__ENTRIES SHOWN__:
Begin

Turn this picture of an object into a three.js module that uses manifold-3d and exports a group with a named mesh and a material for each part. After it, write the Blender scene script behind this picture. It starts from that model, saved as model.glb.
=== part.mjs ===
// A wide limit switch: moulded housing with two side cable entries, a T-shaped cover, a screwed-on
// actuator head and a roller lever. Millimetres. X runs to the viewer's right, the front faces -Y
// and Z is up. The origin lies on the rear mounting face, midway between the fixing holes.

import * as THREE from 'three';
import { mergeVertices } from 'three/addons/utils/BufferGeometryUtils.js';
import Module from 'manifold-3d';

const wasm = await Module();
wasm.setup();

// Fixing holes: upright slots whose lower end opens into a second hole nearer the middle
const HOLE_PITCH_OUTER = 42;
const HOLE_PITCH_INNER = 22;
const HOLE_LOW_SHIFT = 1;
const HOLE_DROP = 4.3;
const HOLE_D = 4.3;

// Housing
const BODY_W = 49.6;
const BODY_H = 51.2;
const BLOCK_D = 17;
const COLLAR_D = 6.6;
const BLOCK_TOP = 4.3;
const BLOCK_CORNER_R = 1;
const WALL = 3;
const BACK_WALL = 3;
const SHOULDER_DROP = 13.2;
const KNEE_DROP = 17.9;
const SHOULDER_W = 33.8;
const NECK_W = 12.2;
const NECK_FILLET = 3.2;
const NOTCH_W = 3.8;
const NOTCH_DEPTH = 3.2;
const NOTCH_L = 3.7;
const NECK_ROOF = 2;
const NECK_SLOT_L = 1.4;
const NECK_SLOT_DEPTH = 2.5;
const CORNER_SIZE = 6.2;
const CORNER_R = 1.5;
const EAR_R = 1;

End
Begin

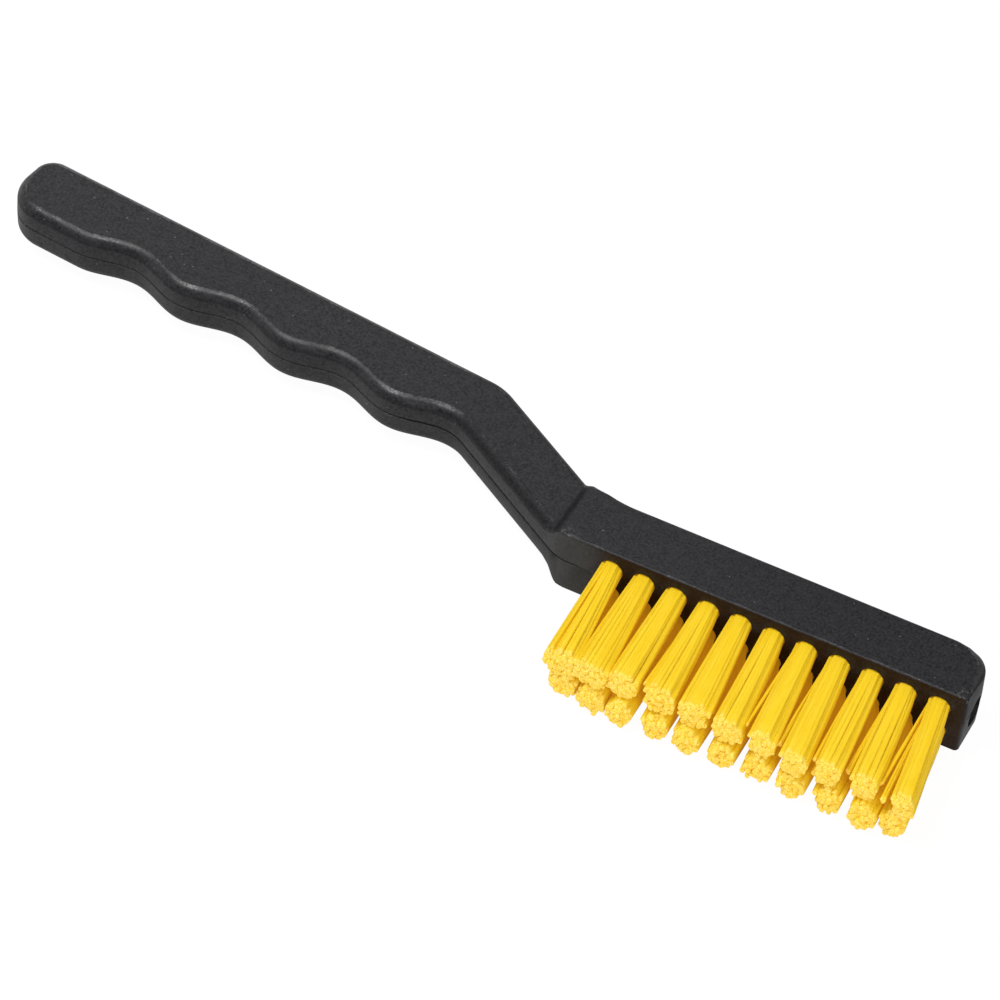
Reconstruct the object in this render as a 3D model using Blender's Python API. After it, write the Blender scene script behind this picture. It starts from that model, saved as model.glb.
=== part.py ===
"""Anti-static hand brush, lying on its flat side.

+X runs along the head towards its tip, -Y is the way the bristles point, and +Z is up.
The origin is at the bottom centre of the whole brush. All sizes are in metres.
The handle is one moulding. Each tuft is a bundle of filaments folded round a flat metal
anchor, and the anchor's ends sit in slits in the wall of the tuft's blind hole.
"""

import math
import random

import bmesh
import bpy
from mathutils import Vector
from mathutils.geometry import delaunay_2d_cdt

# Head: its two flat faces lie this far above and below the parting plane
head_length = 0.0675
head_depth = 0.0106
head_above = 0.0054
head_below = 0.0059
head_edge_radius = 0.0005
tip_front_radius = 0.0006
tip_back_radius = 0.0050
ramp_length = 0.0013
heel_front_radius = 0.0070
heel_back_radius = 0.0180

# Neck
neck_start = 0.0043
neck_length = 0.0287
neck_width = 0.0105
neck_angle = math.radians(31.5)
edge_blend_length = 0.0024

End

Exactly the lines from the line with "Turn this picture" to the line with "const EAR_R = 1;", both included, are to be extracted, and no others.

__RESULT OF THIS TASK__:
Turn this picture of an object into a three.js module that uses manifold-3d and exports a group with a named mesh and a material for each part. After it, write the Blender scene script behind this picture. It starts from that model, saved as model.glb.
=== part.mjs ===
// A wide limit switch: moulded housing with two side cable entries, a T-shaped cover, a screwed-on
// actuator head and a roller lever. Millimetres. X runs to the viewer's right, the front faces -Y
// and Z is up. The origin lies on the rear mounting face, midway between the fixing holes.

import * as THREE from 'three';
import { mergeVertices } from 'three/addons/utils/BufferGeometryUtils.js';
import Module from 'manifold-3d';

const wasm = await Module();
wasm.setup();

// Fixing holes: upright slots whose lower end opens into a second hole nearer the middle
const HOLE_PITCH_OUTER = 42;
const HOLE_PITCH_INNER = 22;
const HOLE_LOW_SHIFT = 1;
const HOLE_DROP = 4.3;
const HOLE_D = 4.3;

// Housing
const BODY_W = 49.6;
const BODY_H = 51.2;
const BLOCK_D = 17;
const COLLAR_D = 6.6;
const BLOCK_TOP = 4.3;
const BLOCK_CORNER_R = 1;
const WALL = 3;
const BACK_WALL = 3;
const SHOULDER_DROP = 13.2;
const KNEE_DROP = 17.9;
const SHOULDER_W = 33.8;
const NECK_W = 12.2;
const NECK_FILLET = 3.2;
const NOTCH_W = 3.8;
const NOTCH_DEPTH = 3.2;
const NOTCH_L = 3.7;
const NECK_ROOF = 2;
const NECK_SLOT_L = 1.4;
const NECK_SLOT_DEPTH = 2.5;
const CORNER_SIZE = 6.2;
const CORNER_R = 1.5;
const EAR_R = 1;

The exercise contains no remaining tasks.